WILL IT STAY OR WILL IT GO NOW? In London, Hadley Freeman writes a “great joy of the World Cup is to watch the re-establishment of a new world football order.” Freeman: “More cheeringly, and no less seismically there was America’s long-coming and much-vaunted embrace of, if not necessarily soccer itself, then certainly the World Cup.” N.Y. Times Sports Editor Andrew Das said, “With MLS almost 20 years old, we now have a generation of players who have grown up watching the professional game here, have grown up seeing the U.S. play in the World Cup.” SI’s Grant Wahl said, “If you’re below the age of 45 there’s no stigma with being a soccer fan, as opposed to older Americans who still view soccer as some enemy from the Cold War era” (THEGUARDIAN.com, 7/15). But in California, Jonathan Lansner wrote under the header, "Don't Expect A Soccer Surge Here." From a "sheer business perspective -- looking at its mass-market potential on American soil -- soccer still has the feel of simply a nifty, niche product," which is "not bad -- it's just that it's not the next great thing" (ORANGE COUNTY REGISTER, 7/12). The L.A. Times' Bill Plaschke said, "This was the year the World Cup was almost elevated to the level of the Olympics in this country. We finally got it. We got how cool it was." But he added this "is not going to help the MLS that much. This is a once-every-four-year thing" ("Around The Horn," ESPN, 7/14). In San Antonio, W. Scott Bailey writes MLS “may need to make some changes to bring the sport front and center in years when there is no World Cup.” The league has “worked to improve its talent pool, in part by keeping the better U.S. players at home.” But it “must address other perception problems, starting with its name.” The MLS brand is “too generic and so old school.” Even the MLS logo “is outdated.” If ever there was “a time to be more creative, to chase after a new audience, it is now” (SAN ANTONIO BUSINESS JOURNAL, 7/11 issue).
STRIKE WHILE THE IRON'S HOT: ADWEEK's Christopher Heine noted MLS over the weekend launched an ad campaign entitled "Here." MLS CMO Howard Handler said, "The effort will be supported by our television partners, all over (paid and earned) digital media and expressed locally through our member clubs" (ADWEEK.com, 7/13).
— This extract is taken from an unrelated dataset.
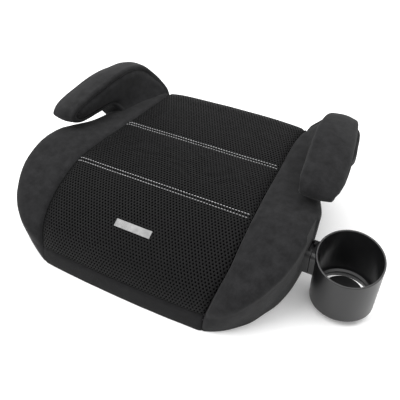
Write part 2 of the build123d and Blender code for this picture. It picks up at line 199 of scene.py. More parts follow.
def grid_object(name, p, material, mirror=False, inside=SEAT_MIDDLE, thick=0.0):
    """Object from a grid of points; its faces look away from the point inside."""
    n, m = p.shape[:2]
    faces = grid_faces(n, m)
    around = np.cross(p[1:, :-1] - p[:-1, :-1], p[:-1, 1:] - p[:-1, :-1])
    away = p[:-1, :-1] - np.array(inside, float)
    if np.sum(around * away) > 0:
        faces = [tuple(reversed(f)) for f in faces]
    obj = make_object(name, p.reshape(-1, 3), faces, material, mirror)
    if thick:
        solid = obj.modifiers.new("thickness", "SOLIDIFY")
        solid.thickness = thick * MM
        solid.offset = -1
    return obj


# ---- materials -------------------------------------------------------------------------------
def new_material(name, color, rough, **sockets):
    """Principled material; sockets are named with _ for a space."""
    material = bpy.data.materials.new(name)
    material.use_nodes = True
    shader = material.node_tree.nodes["Principled BSDF"]
    shader.inputs["Base Color"].default_value = (*color, 1)
    shader.inputs["Roughness"].default_value = rough
    for key, value in sockets.items():
        shader.inputs[key.replace("_", " ")].default_value = value
    return material


def add_node(material, kind, **settings):
    """Shader node whose settings are input sockets or, failing that, properties."""
    node = material.node_tree.nodes.new(kind)
    for key, value in settings.items():
        if key in node.inputs:
            node.inputs[key].default_value = value
        else:
            setattr(node, key, value)
    return node


def link(material, a, out, b, into):
    material.node_tree.links.new(a.outputs[out], b.inputs[into])


def noise_node(material, coords, scale, detail=4.0, rough=0.55):
    node = add_node(material, "ShaderNodeTexNoise", Scale=scale, Detail=detail, Roughness=rough)
    link(material, coords, "Object", node, "Vector")
    return node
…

Meanwhile, Revolution President Brian Bilello said that he will be "working with the league as to utilize Facebook and Twitter to target those who were engaged with the World Cup." He admitted that it "will take time before the league really takes off" (BOSTON HERALD, 7/15). In Philadelphia, Sam Donnellon writes under the header, “Soccer Could Catch On In U.S. With The Right Product.” The U.S. needs “meaningful games on these shores,” such as a UEFA Champions League, which has “decades upon decades of history.” And “at least for now,” save the talk “about MLS being just as good.” The “best way for that to come true is to increase demand for the product, increasing revenue flow, allowing the MLS to someday throw around the dollars” that EPL clubs Arsenal and Manchester United do now (PHILADELPHIA DAILY NEWS, 7/15). In Dallas, Tim Cowlishaw wrote the "bottom line is that the growing Hispanic population in this nation likes soccer." Kids "play it on Saturday mornings, then go home and play the video game in the afternoons." MLS "has to get better players (difficult) and compress its never-ending schedule (not so difficult) if it's ever to capitalize on what's been happening in Brazil." But without a "doubt the World Cup will continue to produce big numbers in the future" (DALLAS MORNING NEWS, 7/13).
POINT-COUNTERPOINT: The N.Y. Daily News' Mike Lupica said of soccer in the U.S. going forward: “It's going to take the United States producing, I'm not saying a (Lionel) Messi or Neymar or (Cristiano) Ronaldo, but somebody like that, that kids want to be. ... When there is a player who makes kids want to go watch soccer more than Tim Howard making all those saves in the World Cup, then things are going to change for the sport in this country.” ESPN’s Israel Gutierrez added, “It's the chicken or the egg situation because somebody has to see a Lionel Messi and say, ‘I want to be that for the United States’ and then when somebody comes along from the United States then you have all the Americans following that sort of footstep" ("The Sports Reporters," ESPN, 7/13).